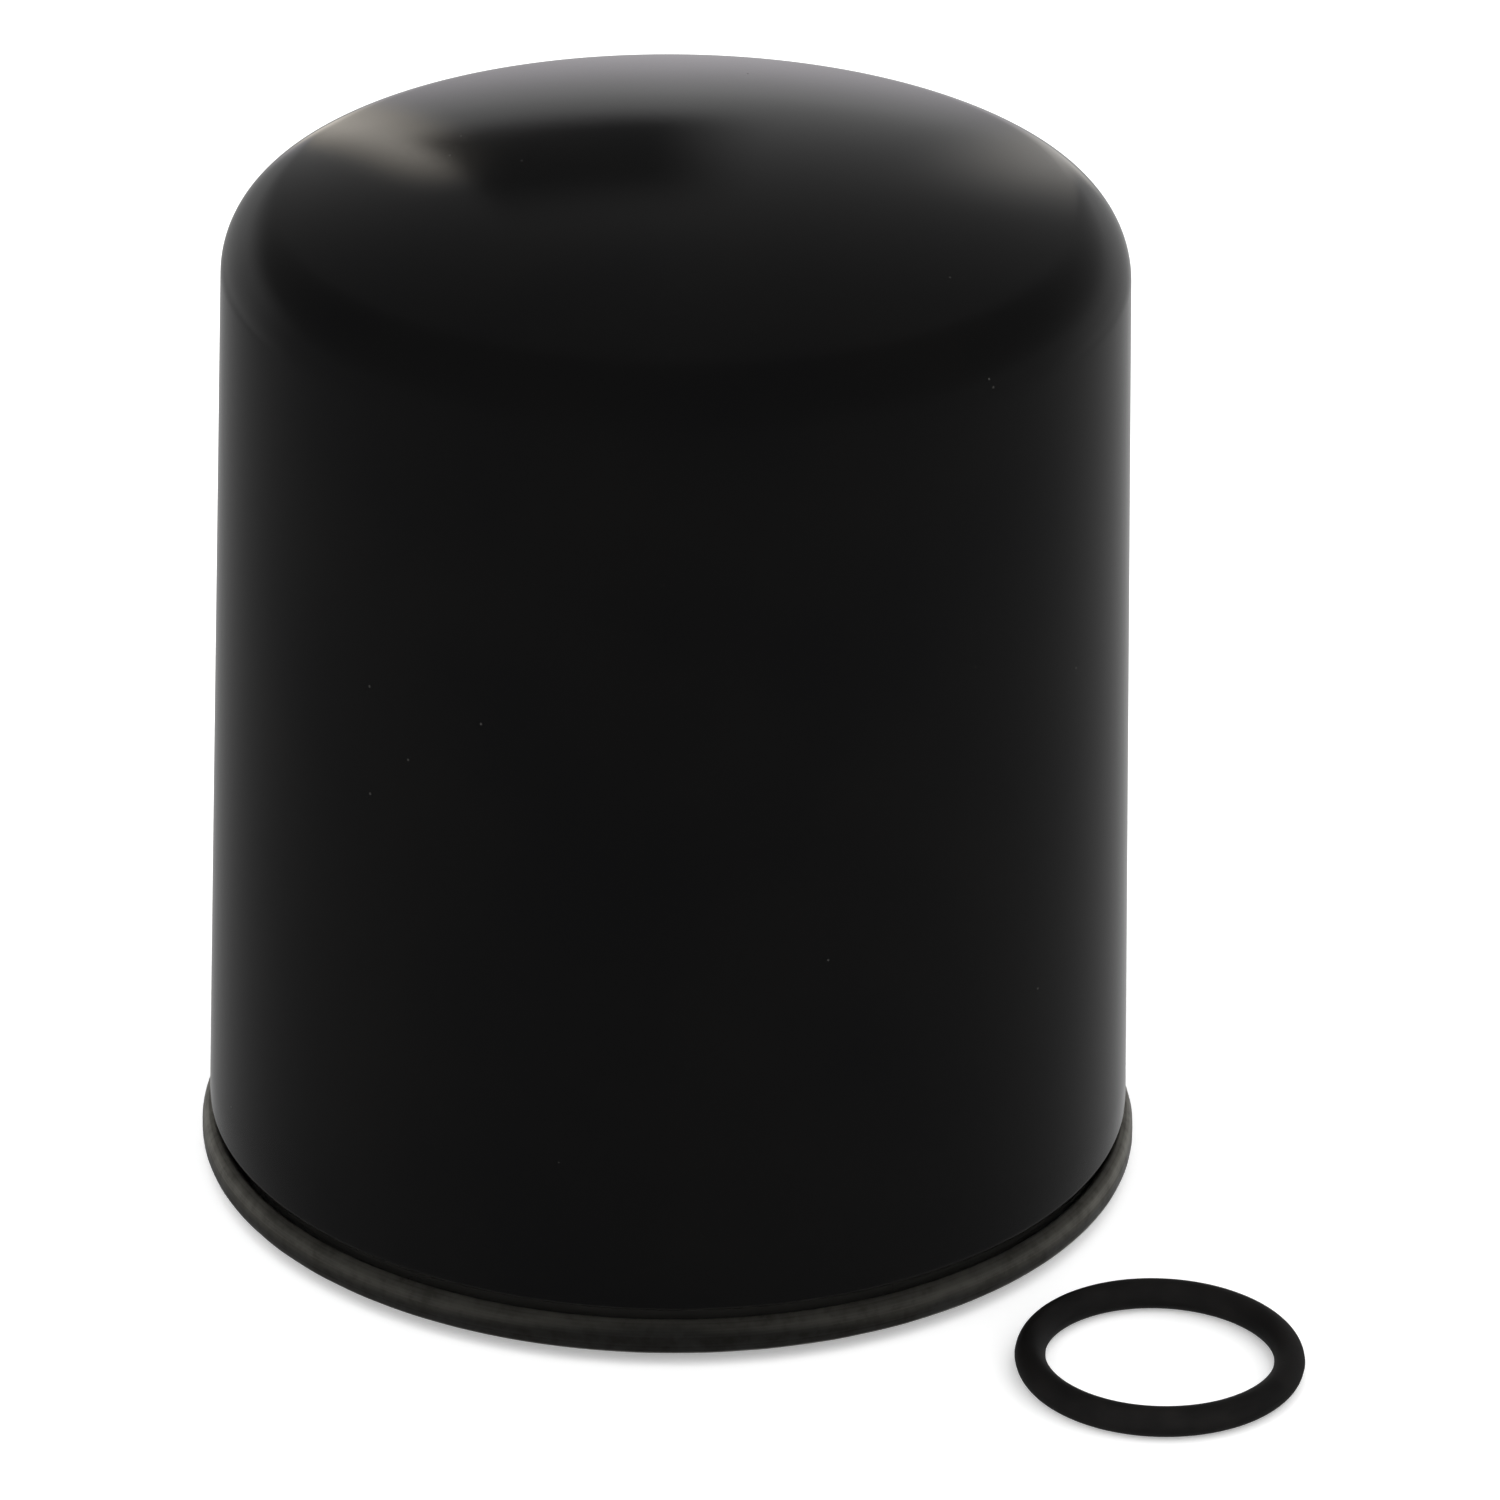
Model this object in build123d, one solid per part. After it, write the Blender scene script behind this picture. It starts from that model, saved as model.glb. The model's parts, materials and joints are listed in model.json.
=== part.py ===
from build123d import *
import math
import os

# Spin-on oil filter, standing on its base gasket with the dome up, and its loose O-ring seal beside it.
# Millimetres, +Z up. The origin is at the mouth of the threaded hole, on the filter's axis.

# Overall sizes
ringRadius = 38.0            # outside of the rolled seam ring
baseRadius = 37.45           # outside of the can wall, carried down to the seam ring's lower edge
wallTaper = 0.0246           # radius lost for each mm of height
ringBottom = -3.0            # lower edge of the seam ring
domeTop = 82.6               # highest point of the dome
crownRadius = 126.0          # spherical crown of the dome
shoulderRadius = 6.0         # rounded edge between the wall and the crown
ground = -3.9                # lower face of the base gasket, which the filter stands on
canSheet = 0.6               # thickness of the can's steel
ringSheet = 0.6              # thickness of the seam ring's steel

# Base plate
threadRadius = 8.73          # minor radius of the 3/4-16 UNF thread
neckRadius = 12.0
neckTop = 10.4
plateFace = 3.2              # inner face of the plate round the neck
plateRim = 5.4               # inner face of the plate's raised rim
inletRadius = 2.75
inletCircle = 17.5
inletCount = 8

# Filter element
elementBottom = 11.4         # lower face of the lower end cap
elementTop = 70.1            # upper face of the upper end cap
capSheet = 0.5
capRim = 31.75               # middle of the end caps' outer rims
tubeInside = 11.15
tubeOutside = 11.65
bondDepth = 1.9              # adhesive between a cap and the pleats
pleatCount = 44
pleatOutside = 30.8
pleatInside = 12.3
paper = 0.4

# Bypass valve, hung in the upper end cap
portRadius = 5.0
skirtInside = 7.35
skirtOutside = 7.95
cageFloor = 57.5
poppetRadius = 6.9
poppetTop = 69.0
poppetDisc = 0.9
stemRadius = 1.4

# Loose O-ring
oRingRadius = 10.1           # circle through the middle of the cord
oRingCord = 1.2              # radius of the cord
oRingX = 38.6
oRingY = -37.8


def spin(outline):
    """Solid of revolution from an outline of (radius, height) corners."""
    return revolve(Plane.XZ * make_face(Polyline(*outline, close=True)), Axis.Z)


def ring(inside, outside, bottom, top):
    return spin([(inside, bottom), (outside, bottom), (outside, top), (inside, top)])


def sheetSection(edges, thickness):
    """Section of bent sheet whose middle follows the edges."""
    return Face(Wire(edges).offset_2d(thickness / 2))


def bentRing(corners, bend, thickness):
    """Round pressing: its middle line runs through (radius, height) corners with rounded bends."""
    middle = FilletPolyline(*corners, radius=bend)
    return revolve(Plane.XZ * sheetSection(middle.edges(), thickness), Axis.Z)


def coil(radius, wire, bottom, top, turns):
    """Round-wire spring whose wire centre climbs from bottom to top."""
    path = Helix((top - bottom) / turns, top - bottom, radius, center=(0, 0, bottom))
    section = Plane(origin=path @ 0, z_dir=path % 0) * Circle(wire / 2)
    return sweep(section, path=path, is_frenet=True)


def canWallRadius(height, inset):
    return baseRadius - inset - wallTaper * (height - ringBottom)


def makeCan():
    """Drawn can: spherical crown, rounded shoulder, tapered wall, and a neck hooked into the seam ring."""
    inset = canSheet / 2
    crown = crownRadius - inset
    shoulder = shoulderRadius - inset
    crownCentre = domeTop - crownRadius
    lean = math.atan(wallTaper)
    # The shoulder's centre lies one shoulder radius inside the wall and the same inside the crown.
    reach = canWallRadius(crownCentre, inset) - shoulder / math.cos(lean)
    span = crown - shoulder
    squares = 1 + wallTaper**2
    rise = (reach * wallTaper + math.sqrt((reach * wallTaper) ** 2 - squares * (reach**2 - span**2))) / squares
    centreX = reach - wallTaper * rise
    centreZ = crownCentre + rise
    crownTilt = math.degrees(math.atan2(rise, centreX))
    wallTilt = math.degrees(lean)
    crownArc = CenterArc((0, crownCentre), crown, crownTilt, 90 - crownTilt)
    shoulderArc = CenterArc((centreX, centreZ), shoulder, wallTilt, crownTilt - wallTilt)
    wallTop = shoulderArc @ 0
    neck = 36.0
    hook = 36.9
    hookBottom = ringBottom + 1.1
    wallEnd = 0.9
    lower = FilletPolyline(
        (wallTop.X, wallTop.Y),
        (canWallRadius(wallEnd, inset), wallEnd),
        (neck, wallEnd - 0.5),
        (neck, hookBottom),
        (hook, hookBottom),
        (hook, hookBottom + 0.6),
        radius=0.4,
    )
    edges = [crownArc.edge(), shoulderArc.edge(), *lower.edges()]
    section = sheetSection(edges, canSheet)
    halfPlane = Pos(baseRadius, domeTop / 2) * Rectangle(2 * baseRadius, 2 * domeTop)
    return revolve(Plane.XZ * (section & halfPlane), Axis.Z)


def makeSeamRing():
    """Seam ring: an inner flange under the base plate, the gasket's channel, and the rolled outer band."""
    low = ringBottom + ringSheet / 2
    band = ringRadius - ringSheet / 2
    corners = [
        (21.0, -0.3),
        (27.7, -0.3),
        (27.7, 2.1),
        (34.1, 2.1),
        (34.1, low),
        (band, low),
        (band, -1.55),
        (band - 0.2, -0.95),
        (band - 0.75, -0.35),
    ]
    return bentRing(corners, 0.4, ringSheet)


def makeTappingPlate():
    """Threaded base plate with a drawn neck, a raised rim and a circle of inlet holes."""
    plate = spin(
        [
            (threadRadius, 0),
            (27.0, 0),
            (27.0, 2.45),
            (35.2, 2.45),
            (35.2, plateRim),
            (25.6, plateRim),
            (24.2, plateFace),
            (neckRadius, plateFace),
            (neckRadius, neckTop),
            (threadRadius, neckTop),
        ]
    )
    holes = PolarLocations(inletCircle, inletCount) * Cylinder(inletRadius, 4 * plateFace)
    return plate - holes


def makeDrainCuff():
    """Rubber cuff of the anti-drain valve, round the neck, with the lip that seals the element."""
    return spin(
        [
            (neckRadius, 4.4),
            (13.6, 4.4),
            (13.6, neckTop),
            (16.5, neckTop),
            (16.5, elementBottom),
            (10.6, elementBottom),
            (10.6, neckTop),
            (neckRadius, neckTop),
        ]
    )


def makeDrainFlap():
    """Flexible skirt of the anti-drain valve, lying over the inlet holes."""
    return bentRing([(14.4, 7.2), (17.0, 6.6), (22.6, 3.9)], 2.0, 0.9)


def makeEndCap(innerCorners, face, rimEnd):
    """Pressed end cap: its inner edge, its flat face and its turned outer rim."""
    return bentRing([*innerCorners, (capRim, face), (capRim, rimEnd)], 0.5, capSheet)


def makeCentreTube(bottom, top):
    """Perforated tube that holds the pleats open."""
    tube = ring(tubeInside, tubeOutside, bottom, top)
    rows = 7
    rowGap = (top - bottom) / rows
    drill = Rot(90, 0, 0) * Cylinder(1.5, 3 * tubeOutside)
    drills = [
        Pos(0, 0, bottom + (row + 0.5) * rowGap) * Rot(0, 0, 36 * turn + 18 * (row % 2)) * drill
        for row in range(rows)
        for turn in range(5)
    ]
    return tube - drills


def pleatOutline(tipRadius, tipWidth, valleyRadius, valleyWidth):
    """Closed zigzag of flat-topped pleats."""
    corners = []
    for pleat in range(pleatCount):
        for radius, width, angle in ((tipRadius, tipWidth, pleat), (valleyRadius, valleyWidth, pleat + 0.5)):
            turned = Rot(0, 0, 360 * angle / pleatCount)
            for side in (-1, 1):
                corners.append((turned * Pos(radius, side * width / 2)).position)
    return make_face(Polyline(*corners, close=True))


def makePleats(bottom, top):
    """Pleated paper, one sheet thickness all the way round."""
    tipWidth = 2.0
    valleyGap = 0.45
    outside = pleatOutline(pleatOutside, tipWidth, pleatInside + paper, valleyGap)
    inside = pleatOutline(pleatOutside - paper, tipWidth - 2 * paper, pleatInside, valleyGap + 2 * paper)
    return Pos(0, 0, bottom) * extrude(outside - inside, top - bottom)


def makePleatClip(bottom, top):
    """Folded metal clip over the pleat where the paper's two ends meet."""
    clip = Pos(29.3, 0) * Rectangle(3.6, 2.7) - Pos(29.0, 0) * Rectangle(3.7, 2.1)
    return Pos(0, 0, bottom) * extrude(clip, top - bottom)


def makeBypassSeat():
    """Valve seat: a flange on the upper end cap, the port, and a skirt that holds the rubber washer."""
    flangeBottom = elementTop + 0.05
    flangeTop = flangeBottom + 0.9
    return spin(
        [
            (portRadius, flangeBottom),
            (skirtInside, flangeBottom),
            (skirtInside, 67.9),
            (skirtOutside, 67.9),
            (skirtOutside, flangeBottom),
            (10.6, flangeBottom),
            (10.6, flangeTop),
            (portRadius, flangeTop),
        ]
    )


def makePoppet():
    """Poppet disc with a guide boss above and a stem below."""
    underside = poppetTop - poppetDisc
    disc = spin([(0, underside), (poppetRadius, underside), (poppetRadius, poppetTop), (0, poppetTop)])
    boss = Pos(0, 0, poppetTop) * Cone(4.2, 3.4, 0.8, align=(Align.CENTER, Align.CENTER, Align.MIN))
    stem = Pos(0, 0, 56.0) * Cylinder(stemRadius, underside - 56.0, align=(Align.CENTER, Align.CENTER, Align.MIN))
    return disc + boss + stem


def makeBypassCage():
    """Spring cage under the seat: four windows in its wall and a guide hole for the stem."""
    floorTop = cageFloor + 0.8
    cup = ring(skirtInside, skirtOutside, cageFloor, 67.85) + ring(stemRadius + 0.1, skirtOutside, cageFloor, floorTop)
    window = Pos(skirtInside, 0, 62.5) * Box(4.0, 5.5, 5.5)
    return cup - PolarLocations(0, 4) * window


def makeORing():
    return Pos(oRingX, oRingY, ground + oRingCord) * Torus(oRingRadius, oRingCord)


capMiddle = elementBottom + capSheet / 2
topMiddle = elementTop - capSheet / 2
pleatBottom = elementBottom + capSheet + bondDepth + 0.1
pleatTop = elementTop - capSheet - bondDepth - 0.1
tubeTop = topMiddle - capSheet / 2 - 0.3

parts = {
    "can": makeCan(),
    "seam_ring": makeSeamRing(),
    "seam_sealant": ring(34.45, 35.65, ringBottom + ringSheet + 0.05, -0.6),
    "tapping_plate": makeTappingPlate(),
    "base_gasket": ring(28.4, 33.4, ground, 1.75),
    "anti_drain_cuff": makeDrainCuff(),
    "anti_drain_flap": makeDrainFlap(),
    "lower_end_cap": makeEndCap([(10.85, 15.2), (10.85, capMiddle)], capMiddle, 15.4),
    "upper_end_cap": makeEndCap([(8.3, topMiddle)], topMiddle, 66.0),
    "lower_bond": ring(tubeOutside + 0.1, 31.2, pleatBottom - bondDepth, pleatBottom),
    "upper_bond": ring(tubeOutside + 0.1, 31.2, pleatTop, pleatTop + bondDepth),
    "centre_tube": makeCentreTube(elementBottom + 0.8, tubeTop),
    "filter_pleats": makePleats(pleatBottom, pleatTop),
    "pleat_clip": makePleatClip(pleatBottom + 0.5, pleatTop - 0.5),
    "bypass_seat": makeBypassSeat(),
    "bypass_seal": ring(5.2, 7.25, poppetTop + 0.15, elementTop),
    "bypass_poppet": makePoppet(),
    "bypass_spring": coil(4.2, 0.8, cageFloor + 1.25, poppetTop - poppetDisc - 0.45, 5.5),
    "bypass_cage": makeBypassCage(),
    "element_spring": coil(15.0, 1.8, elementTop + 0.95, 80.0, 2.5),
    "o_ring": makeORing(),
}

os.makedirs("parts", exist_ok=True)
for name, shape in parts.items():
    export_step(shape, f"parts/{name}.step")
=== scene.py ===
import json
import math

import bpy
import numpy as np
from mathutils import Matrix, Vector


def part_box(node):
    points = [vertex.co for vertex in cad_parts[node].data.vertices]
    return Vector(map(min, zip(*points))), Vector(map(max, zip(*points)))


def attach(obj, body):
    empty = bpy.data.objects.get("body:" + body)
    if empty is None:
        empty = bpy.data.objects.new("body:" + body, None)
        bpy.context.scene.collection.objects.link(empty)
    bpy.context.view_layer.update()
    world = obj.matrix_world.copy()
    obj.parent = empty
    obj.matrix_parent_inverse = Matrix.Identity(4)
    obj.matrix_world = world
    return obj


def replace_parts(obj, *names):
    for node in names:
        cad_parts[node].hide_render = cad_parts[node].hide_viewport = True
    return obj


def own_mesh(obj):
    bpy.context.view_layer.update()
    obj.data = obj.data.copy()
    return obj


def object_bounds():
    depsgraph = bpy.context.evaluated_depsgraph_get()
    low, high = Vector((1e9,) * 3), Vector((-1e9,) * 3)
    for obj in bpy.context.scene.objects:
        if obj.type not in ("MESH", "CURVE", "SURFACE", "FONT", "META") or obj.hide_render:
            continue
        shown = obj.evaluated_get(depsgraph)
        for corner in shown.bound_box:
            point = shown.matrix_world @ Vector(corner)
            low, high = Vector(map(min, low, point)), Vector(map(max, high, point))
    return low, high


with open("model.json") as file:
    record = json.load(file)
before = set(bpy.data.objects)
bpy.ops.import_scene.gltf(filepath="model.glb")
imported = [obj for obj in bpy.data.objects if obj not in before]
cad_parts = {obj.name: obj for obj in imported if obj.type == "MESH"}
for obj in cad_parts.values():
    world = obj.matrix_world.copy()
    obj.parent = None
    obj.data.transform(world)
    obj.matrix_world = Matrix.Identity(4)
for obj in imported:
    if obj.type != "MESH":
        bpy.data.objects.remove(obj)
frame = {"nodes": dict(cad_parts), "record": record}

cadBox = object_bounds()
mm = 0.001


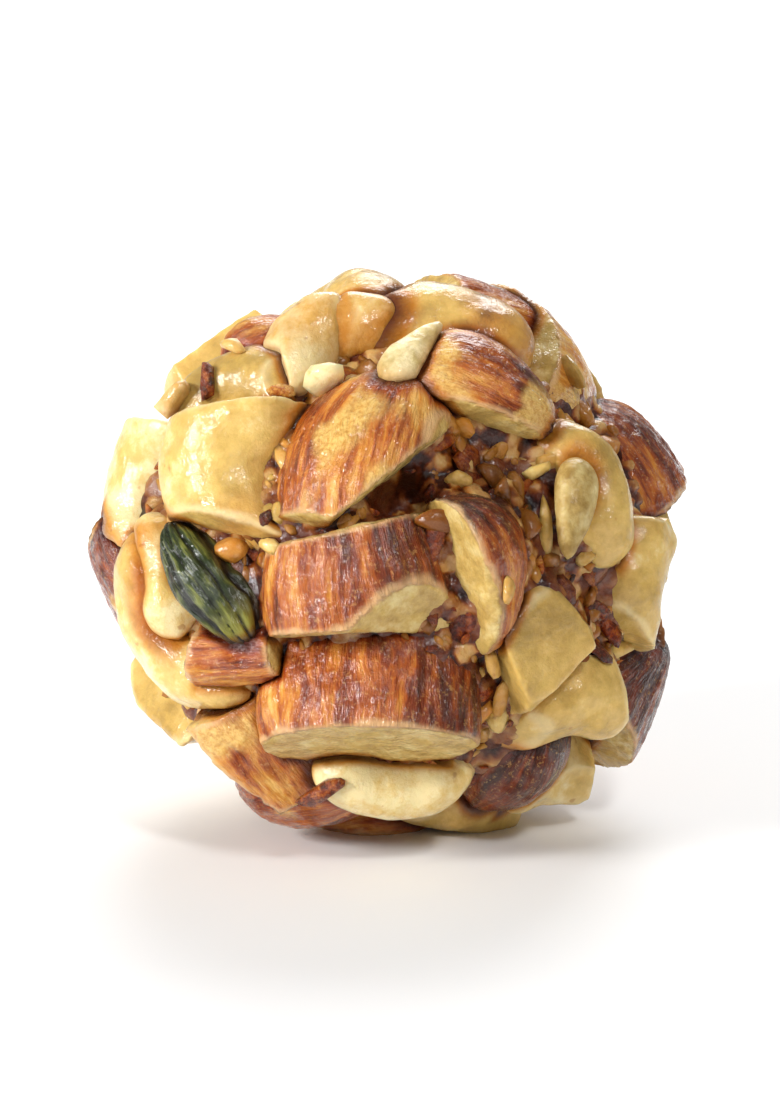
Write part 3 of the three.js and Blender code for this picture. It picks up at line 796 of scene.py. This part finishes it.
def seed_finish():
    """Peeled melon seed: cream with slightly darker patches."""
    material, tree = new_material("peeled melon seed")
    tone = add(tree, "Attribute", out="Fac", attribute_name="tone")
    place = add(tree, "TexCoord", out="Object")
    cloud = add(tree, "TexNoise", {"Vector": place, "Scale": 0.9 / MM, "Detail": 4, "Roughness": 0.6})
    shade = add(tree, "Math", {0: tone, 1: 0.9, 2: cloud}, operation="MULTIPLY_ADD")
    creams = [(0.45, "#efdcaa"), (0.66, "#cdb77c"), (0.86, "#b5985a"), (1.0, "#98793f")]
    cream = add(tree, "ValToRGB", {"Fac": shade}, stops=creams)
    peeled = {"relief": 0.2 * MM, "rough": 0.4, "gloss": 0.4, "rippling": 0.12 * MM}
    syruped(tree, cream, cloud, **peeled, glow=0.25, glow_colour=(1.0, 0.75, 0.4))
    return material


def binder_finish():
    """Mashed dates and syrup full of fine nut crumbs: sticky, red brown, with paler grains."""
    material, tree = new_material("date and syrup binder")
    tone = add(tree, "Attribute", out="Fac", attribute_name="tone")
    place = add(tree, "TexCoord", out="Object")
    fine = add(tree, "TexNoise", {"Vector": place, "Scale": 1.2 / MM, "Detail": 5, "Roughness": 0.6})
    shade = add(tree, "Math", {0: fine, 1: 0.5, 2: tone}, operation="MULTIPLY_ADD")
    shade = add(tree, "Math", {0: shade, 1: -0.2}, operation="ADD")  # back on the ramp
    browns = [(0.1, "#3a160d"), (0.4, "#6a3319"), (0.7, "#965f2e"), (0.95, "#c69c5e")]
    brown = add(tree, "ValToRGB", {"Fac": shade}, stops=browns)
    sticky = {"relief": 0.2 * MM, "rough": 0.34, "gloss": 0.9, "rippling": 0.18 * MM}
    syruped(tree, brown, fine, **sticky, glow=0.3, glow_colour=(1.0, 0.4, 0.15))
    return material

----

→ **Directions for this task**: Quote the listing above from its first line to the line with "# Millimetres, +Z", inclusive, and add nothing.

→ **Finished answer**:
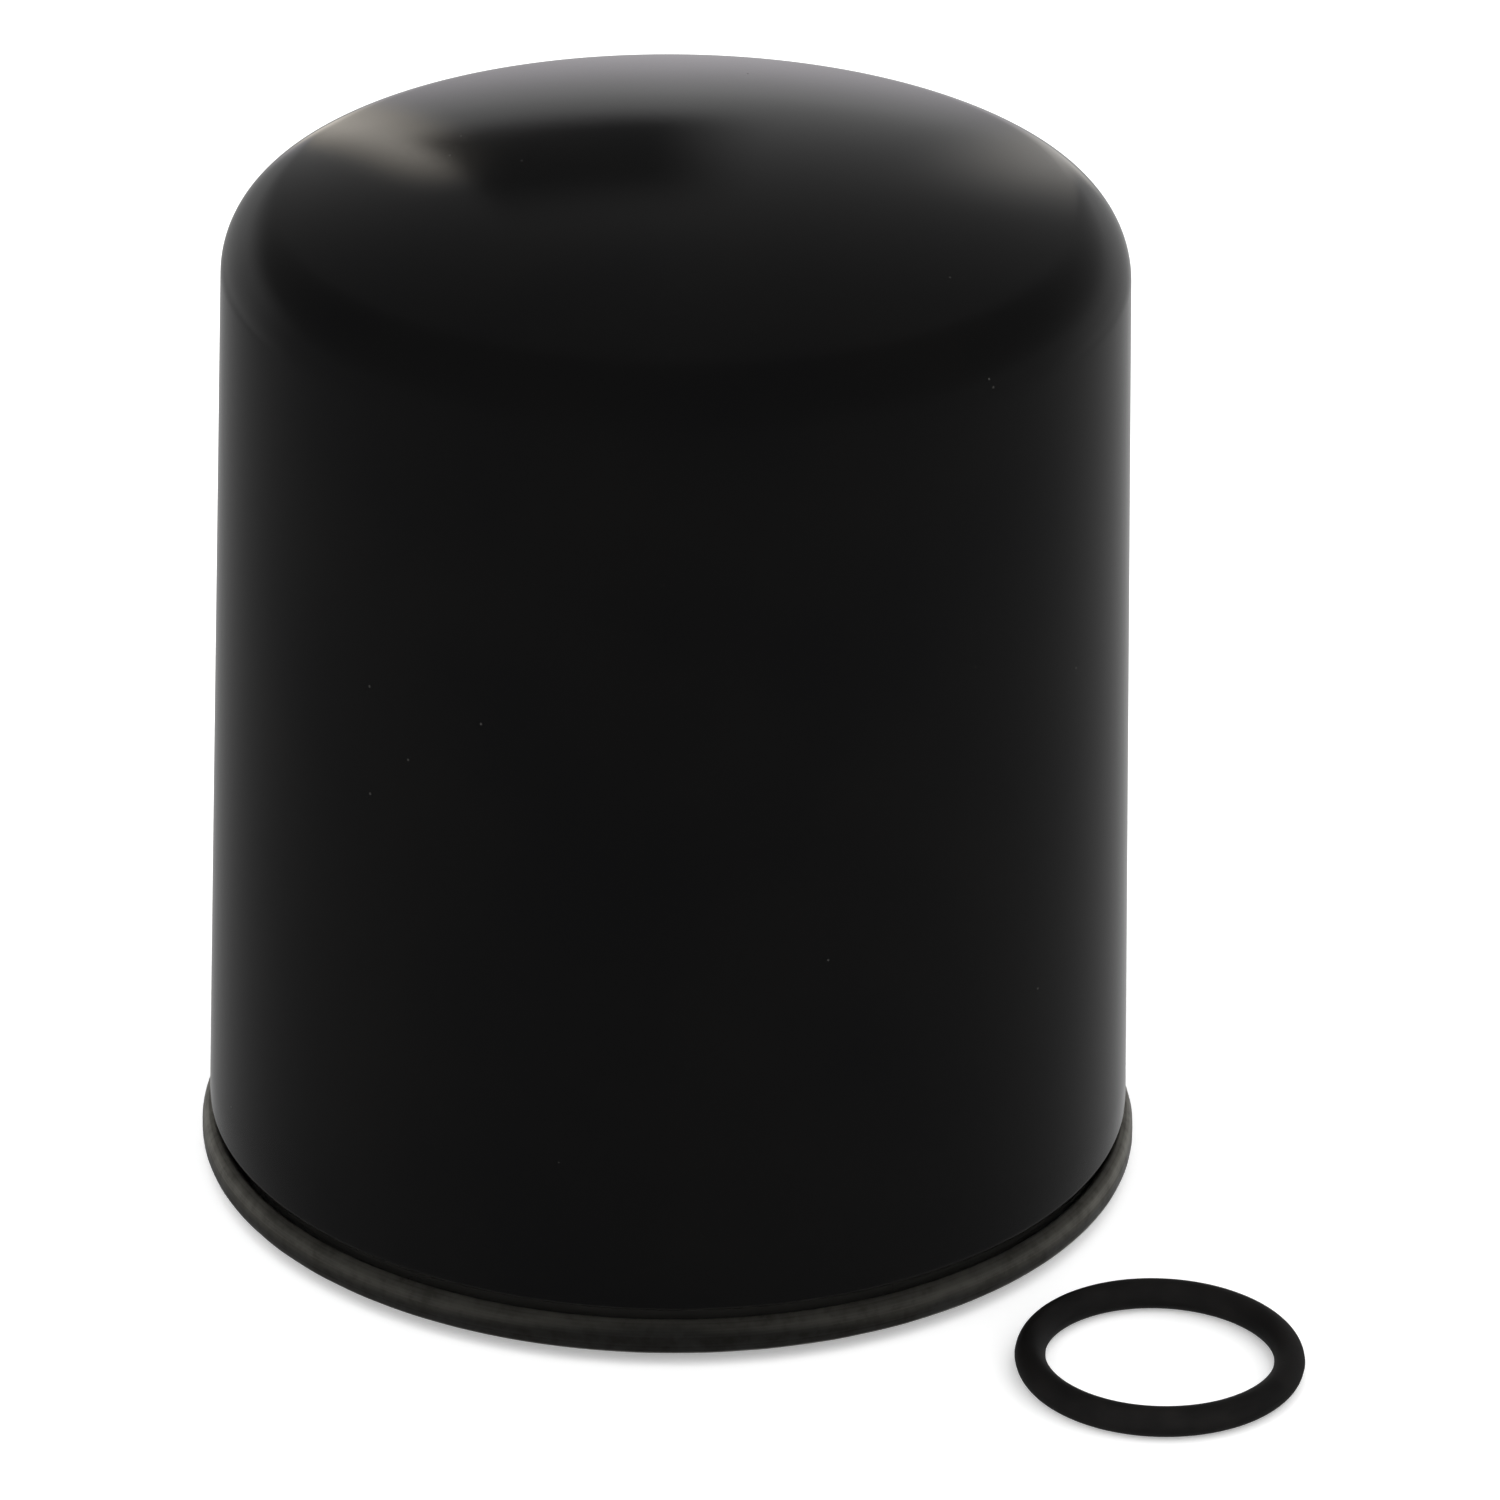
Model this object in build123d, one solid per part. After it, write the Blender scene script behind this picture. It starts from that model, saved as model.glb. The model's parts, materials and joints are listed in model.json.
=== part.py ===
from build123d import *
import math
import os

# Spin-on oil filter, standing on its base gasket with the dome up, and its loose O-ring seal beside it.
# Millimetres, +Z up. The origin is at the mouth of the threaded hole, on the filter's axis.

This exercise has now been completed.